• [Your goal] Starting at the line below that contains "bpy.data.objects.remove(obj)", print each line through the end of the records exactly as it appears.

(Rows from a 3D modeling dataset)

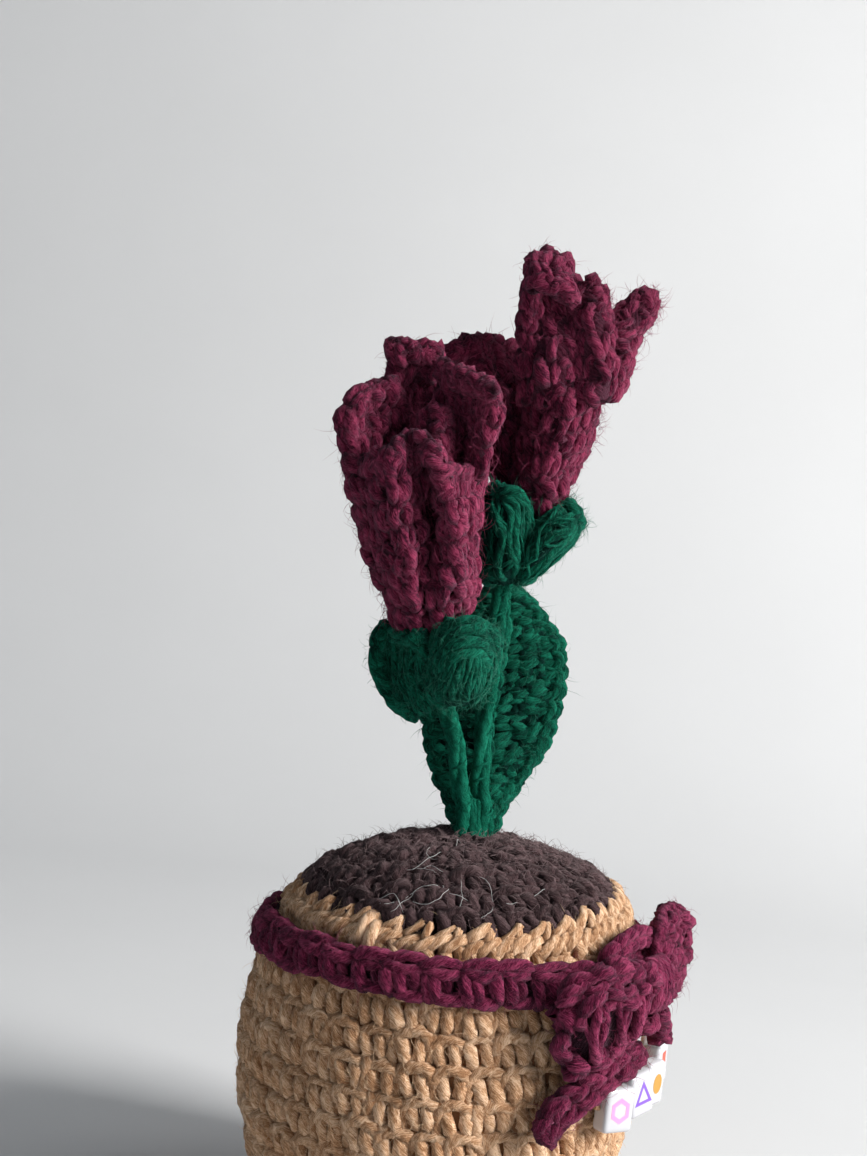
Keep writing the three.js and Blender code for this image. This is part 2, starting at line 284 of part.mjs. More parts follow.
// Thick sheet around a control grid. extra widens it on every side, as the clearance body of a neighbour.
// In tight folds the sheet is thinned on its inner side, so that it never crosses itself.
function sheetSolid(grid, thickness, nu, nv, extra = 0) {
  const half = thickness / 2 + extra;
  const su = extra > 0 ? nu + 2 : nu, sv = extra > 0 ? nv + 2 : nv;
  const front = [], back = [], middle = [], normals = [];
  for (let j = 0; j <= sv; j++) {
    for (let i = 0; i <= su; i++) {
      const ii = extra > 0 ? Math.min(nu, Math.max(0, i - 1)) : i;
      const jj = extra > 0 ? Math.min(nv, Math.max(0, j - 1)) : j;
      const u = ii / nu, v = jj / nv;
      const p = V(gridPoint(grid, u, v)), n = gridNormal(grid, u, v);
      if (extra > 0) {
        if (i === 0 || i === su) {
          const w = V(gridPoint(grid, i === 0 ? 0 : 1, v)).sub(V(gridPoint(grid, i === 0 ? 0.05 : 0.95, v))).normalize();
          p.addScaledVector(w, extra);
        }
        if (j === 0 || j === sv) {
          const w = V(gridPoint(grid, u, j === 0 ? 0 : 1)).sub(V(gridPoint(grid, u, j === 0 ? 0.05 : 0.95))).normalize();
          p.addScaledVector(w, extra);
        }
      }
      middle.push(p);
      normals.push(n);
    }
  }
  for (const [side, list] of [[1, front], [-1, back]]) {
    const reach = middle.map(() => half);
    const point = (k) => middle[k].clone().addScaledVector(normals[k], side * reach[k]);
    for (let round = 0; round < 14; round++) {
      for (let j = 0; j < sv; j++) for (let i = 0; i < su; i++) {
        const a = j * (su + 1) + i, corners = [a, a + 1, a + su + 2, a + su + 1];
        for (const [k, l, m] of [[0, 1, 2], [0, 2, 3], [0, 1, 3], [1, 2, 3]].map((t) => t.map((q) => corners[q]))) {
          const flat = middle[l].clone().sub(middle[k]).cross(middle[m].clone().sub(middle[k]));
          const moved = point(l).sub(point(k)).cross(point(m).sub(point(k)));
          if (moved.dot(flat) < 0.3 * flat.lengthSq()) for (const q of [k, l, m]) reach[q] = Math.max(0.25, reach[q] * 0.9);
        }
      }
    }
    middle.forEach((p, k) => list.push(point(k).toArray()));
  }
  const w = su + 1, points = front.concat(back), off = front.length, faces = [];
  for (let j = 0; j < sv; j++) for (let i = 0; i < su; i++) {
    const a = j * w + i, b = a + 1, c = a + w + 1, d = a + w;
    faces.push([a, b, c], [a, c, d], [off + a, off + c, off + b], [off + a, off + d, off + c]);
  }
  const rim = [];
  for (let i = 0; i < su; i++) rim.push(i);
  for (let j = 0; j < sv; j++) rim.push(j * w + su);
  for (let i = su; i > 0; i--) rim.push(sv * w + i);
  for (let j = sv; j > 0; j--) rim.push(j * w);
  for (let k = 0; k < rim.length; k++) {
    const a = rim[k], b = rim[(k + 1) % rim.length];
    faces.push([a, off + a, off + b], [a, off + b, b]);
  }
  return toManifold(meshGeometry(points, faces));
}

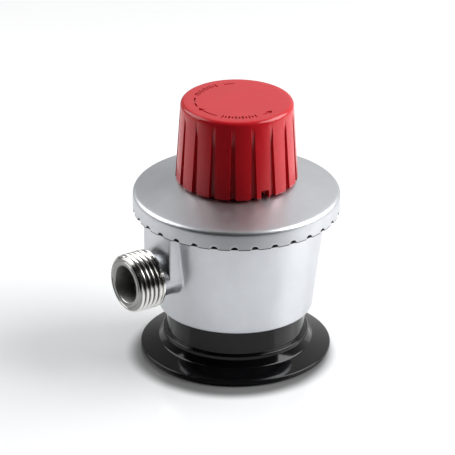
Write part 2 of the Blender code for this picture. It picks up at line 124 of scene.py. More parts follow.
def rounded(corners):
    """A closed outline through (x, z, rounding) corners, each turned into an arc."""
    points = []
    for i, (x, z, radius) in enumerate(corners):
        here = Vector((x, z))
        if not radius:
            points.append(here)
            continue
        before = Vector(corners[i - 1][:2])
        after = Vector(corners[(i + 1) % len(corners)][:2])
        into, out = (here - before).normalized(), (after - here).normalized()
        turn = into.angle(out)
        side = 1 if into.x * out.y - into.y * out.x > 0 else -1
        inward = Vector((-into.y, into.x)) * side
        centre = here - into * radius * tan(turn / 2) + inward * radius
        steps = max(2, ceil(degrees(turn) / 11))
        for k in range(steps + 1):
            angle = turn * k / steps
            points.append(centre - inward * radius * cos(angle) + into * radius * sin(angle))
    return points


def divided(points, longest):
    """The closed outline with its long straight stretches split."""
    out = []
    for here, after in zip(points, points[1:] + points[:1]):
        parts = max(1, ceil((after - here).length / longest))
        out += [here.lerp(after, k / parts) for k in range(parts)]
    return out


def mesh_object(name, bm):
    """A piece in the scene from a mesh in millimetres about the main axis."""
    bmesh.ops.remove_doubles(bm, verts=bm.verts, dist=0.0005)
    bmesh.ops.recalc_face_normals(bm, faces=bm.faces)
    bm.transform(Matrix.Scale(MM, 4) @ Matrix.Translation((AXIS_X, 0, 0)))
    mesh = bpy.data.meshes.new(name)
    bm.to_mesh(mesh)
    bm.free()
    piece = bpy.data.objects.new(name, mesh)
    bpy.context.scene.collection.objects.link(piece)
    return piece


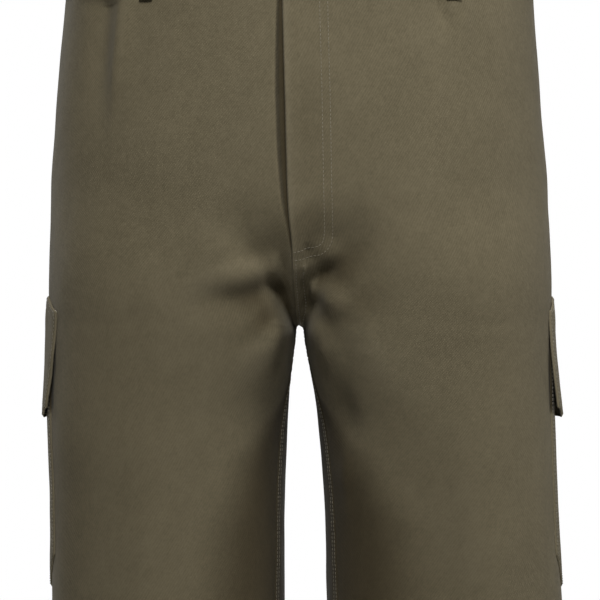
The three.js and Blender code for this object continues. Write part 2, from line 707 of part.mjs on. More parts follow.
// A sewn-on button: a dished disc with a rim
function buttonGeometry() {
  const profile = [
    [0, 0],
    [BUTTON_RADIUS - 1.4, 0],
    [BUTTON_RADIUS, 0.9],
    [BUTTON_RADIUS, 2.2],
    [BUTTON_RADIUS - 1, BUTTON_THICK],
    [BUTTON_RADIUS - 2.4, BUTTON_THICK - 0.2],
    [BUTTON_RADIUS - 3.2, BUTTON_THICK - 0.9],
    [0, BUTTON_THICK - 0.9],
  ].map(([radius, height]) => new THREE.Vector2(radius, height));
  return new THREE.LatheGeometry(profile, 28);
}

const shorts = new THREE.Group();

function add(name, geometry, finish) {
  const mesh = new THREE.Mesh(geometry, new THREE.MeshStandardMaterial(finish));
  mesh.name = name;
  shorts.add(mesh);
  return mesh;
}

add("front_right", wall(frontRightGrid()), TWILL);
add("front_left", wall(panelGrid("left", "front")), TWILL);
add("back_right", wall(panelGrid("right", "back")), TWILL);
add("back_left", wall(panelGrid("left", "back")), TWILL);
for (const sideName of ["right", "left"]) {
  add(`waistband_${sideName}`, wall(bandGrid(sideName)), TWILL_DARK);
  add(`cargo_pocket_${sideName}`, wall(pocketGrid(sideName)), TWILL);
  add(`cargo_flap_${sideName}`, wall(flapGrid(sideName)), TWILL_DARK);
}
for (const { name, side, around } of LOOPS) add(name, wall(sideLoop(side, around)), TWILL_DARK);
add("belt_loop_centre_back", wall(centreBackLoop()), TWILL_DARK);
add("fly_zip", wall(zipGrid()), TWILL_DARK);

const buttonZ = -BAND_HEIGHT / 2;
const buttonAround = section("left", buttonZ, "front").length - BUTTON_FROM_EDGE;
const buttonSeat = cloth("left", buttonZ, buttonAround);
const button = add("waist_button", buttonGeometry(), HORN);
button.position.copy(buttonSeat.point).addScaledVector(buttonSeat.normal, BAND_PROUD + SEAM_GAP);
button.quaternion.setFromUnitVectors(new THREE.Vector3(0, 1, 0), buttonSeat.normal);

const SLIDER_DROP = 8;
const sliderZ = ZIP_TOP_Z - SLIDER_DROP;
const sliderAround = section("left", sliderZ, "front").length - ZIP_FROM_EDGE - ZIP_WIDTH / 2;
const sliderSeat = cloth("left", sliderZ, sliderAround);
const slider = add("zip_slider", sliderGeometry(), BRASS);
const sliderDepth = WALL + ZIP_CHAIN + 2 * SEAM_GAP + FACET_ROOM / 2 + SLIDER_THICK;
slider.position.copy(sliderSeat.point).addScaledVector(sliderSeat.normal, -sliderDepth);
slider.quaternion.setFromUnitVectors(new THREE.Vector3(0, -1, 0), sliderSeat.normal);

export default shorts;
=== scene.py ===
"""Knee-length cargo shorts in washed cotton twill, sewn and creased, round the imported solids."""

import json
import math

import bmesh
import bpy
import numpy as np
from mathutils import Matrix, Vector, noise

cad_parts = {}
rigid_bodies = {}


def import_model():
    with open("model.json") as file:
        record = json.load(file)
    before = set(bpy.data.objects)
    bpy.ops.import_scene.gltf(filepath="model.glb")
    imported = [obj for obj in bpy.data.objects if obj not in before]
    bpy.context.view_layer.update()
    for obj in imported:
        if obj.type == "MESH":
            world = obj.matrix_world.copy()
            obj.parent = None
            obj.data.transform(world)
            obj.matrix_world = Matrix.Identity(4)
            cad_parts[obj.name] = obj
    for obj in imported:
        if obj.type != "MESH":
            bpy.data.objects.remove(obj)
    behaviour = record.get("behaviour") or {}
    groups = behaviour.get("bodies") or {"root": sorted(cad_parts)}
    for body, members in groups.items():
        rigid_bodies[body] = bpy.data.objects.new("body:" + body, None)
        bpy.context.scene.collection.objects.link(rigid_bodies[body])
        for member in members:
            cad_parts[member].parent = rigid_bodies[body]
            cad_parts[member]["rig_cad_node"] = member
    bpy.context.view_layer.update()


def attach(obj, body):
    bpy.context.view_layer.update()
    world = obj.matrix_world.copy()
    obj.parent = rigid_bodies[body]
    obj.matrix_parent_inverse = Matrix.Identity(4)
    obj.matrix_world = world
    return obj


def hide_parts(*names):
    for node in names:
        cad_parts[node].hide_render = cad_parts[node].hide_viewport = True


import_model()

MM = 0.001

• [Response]
            bpy.data.objects.remove(obj)
    behaviour = record.get("behaviour") or {}
    groups = behaviour.get("bodies") or {"root": sorted(cad_parts)}
    for body, members in groups.items():
        rigid_bodies[body] = bpy.data.objects.new("body:" + body, None)
        bpy.context.scene.collection.objects.link(rigid_bodies[body])
        for member in members:
            cad_parts[member].parent = rigid_bodies[body]
            cad_parts[member]["rig_cad_node"] = member
    bpy.context.view_layer.update()


def attach(obj, body):
    bpy.context.view_layer.update()
    world = obj.matrix_world.copy()
    obj.parent = rigid_bodies[body]
    obj.matrix_parent_inverse = Matrix.Identity(4)
    obj.matrix_world = world
    return obj


def hide_parts(*names):
    for node in names:
        cad_parts[node].hide_render = cad_parts[node].hide_viewport = True


import_model()

MM = 0.001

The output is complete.